What are the 5 Levels of Consistency?
Strong
Bounded Staleness
Session
Consistent Prefix
Eventual
What is the Most Used Consistency Level?
Session Consistency
It provides write latencies, availability and read throughput comparable to that of Eventual Consistency but also provides the consistency guarantees that suit the needs of applications written to operate in the context of a user.
What is Strong Consistency?
Strong Consistency - data is replicated across all of the nodes almost simultaneously, but the availability of those nodes suffers. This means that the reads are guaranteed to see the most recent write,
so they’re all going in order across all of the regions.
More Detail
strong consistency says we’re going to play a note. Every time we play a note or we write to Cosmos DB, before we write another note, we’re going to stop, and we’re going to make sure that every single region has read that database. Okay. It has read that note. So we play a note,
and we make sure that it’s carried across all of these different regions.
And we make sure that all of them have read that note.
Once that happens, then we move on to the next note, and we play that,
and then so on and so forth, all the way up the scale. So, that’s very strong consistency.
Everybody has the same view of the data.
In order to get that, we have two things that have to happen. One,
we’re going to have higher costs because we have to make sure that everything has been read, okay, all the way across.
And it’s higher-cost because if we don’t increase the performance of Cosmos DB, our availability is going to be terrible because,
if we have a note played and then we have to stop on a super low system
and try and process all of these carryovers, you’re going to have very low availability because you can’t play the next note until the first one’s been carried. Okay.
What is Eventual Consistency?
Eventual Consistency - much more available,
but the data isn’t replicated as often. Eventually they will all be replicated and reads and writes will match.
So basically Microsoft says that, in the absence of further rights,
the replicas within the group will eventually converge.
More Detail
In eventual what’s going to happen is we’re going to start playing notes.
And eventually all of them will carry through to these different regions, but it may take a while. So in this one, we have availability, but we have very low consistency.
So this is going to be a much cheaper option, and you’re going to have a more available system. However, you’re not going to have consistency.
Why is CosmosDB Reliable?
Because the data is replicated across many regions,
it’s very easy to offer a high SLA within each region.
Each partition is protected with all rights replicated and distributed across as
many as 10 to 20 fail domains.
So if your Cosmos DB account is distributed in N regions,
there would be N times 4 copies of your data.
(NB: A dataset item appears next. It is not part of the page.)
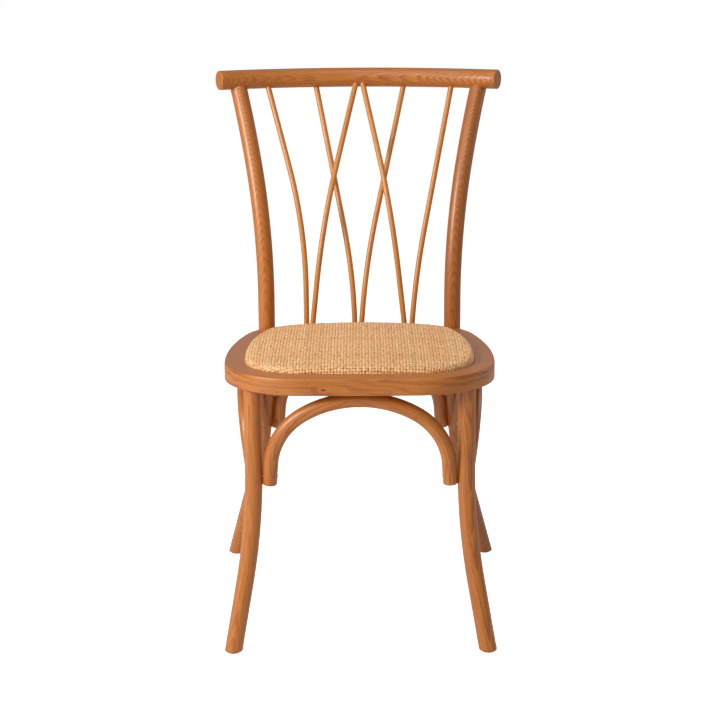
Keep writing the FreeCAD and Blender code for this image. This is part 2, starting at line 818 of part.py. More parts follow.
def foot_floor_cut(body, drop_expression, drop):
    """Cuts a leg level at the top of its glide."""
    wide = size("seat_height")
    deep = size("hoop_width") / 2
    sketch = new_sketch(body, "XZ_Plane", "floor")
    corners = [
        Vector(-wide, -drop, 0),
        Vector(-wide, -drop - deep, 0),
        Vector(wide, -drop - deep, 0),
        Vector(wide, -drop, 0),
    ]
    for number, corner in enumerate(corners):
        sketch.addGeometry(Part.LineSegment(corner, corners[(number + 1) % 4]), False)
    for number in range(4):
        sketch.addConstraint(Sketcher.Constraint("Coincident", number, 2, (number + 1) % 4, 1))
    for number in (0, 2):
        sketch.addConstraint(Sketcher.Constraint("Vertical", number))
    for number in (1, 3):
        sketch.addConstraint(Sketcher.Constraint("Horizontal", number))
    bind(sketch, Sketcher.Constraint("DistanceY", 3, 1, -1, 1, drop), "drop", drop_expression)
    bind(sketch, Sketcher.Constraint("DistanceY", 1, 1, 3, 1, deep), "deep", "<<sizes>>.hoop_width / 2")
    width = Sketcher.Constraint("DistanceX", 3, 2, 3, 1, 2 * wide)
    bind(sketch, width, "wide", "2 * <<sizes>>.seat_height")
    bind(sketch, Sketcher.Constraint("DistanceX", 3, 2, -1, 1, wide), "reach", "<<sizes>>.seat_height")
    before = body.Shape.Volume
    cut = body.newObject("PartDesign::Pocket", f"{body.Name}_level_foot")
    cut.Profile = sketch
    cut.Type = "ThroughAll"
    cut.Midplane = True
    body.Tip = cut
    doc.recompute()
    if body.Shape.Volume >= before - LEAST_CUT:
        raise RuntimeError(f"{cut.Name} cuts nothing")
    level = min(edge.BoundBox.ZMax for edge in cut.Shape.Edges)
    rim = edges_where(cut.Shape, lambda edge: edge.BoundBox.ZMax < level + NEAR)
    return rounded(body, cut, rim, "<<sizes>>.foot_round")


def make_post_bar(side, name):
    """A back post and its leg as one bent bar, from under the floor to the rail's middle."""
    body = new_body(f"{name}_bar")
    diameter = size("post_diameter")
    expression = "<<sizes>>.post_diameter"
    upper_turn = math.radians(size("post_upper_turn"))
    upper_rise = RAIL_HEIGHT - size("seat_height") - size("post_upper_straight")
    last_rise = upper_rise - size("post_upper_radius") * math.sin(upper_turn)
    upper = [
        ("run", size("post_upper_straight"), "<<sizes>>.post_upper_straight"),
        (
            "bend",
            size("post_upper_radius"),
            "<<sizes>>.post_upper_radius",
            size("post_upper_turn"),
            "<<sizes>>.post_upper_turn",
            1,
        ),
        (
            "run",
            last_rise / math.cos(upper_turn),
            "(<<sizes>>.overall_height - <<sizes>>.rail_diameter / 2 - <<sizes>>.seat_height"
            " - <<sizes>>.post_upper_straight"
            " - <<sizes>>.post_upper_radius * sin(<<sizes>>.post_upper_turn * 1deg))"
            " / cos(<<sizes>>.post_upper_turn * 1deg)",
        ),
    ]
    path = trace(body, "upper_line", upper)
    sweep(body, "upper", round_profile(body, "upper_round", diameter, expression), path)
    turn = math.radians(size("post_lower_turn"))
    bend_drop = size("post_lower_radius") * math.sin(turn)
    left_over = size("seat_height") - size("post_lower_straight") - bend_drop
    tail = left_over / math.cos(turn) + diameter
    lower = [
        ("run", size("post_lower_straight"), "<<sizes>>.post_lower_straight"),
        (
            "bend",
            size("post_lower_radius"),
            "<<sizes>>.post_lower_radius",
            size("post_lower_turn"),
            "<<sizes>>.post_lower_turn",
            -1,
        ),
        (
            "run",
            tail,
            "(<<sizes>>.seat_height - <<sizes>>.post_lower_straight"
            " - <<sizes>>.post_lower_radius * sin(<<sizes>>.post_lower_turn * 1deg))"
            " / cos(<<sizes>>.post_lower_turn * 1deg) + <<sizes>>.post_diameter",
        ),
    ]
    path = trace(body, "lower_line", lower, heading=-90.0)
    sweep(body, "lower", round_profile(body, "lower_round", diameter, expression), path)
    drop = size("seat_height") - size("glide_thickness")
    foot_floor_cut(body, "<<sizes>>.seat_height - <<sizes>>.glide_thickness", drop)
    spot = post_axis(side) + Vector(0, 0, size("seat_height"))
    body.Placement = facing(spot, post_heading(side))
    return body


def make_front_leg_bar(side, name):
    """A front leg with the tenon that enters the seat frame."""
    body = new_body(f"{name}_bar")
    diameter = size("front_leg_diameter")
    turn = math.radians(size("front_leg_turn"))
    bend_drop = size("front_leg_radius") * math.sin(turn)
    left_over = HOOP_UNDERSIDE - size("front_leg_straight") - bend_drop
    steps = [
        ("run", size("front_leg_straight"), "<<sizes>>.front_leg_straight"),
        (
            "bend",
            size("front_leg_radius"),
            "<<sizes>>.front_leg_radius",
            size("front_leg_turn"),
            "<<sizes>>.front_leg_turn",
            -1,
        ),
        (
            "run",
            left_over / math.cos(turn) + diameter,
            "(<<sizes>>.seat_height - <<sizes>>.hoop_thickness - <<sizes>>.front_leg_straight"
            " - <<sizes>>.front_leg_radius * sin(<<sizes>>.front_leg_turn * 1deg))"
            " / cos(<<sizes>>.front_leg_turn * 1deg) + <<sizes>>.front_leg_diameter",
        ),
    ]
    profile = round_profile(body, "round", diameter, "<<sizes>>.front_leg_diameter")
    sweep(body, "bar", profile, trace(body, "line", steps, heading=-90.0))
    foot_floor_cut(
        body,
        "<<sizes>>.seat_height - <<sizes>>.hoop_thickness - <<sizes>>.glide_thickness",
        HOOP_UNDERSIDE - size("glide_thickness"),
    )
    tenon = round_profile(
        body, "tenon_round", size("front_leg_tenon_diameter"), "<<sizes>>.front_leg_tenon_diameter"
    )
    pad_up(body, "tenon", tenon, "<<sizes>>.front_leg_tenon_length")
    spot = front_leg_axis(side) + Vector(0, 0, HOOP_UNDERSIDE)
    body.Placement = facing(spot, front_leg_heading(side))
    return body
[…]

So an example of this would be –
let’s say that I’m using the East and West coast U.S. Regions.
So I would have 2 times 4, or 8, copies of my data.
How Does CosmosDB Scale?
Cosmos DB is a very elastic system that uses horizontal partitioning for
scalability.
You can scale from thousands to hundreds of millions of requests around the
globe and only pay for the throughput and storage you need.
Describe SQL API
- SQL API is the default API for Cosmos.
- This is the document database. Document database is a non-relational database that’s designed to store
- documents that have no fixed structure. For example, we could have our own key column and then a document column, which contains JSON.
- Using the SQL API allows us to use a relational database query language in a non-relational data store.
- So the highlight for SQL API is new projects being created from scratch and a need for a document database store.
Define the Gremlin API
- Gremlin API is your graph-based choice
- Graph databases use nodes and edges
- The graph database is great for defining relationships
Define Cassandra API
- Cassandra is our second API choice and Cassandra uses a partitioned row store.
- The primary use for Cassandra would be if your team is already using Cassandra in another application.
Define MongoDB API
- MongoDB also stores data in the document format, similar to SQL API
- MongoDB would be much like Cassandra in that this would be the primary solution if you’re already using MongoDB and just need to migrate
Describe the Azure Table API
Azure Table API is the go-to solution to provide support for applications that are written in Azure Table Storage and need high availability, elasticity, and global distribution.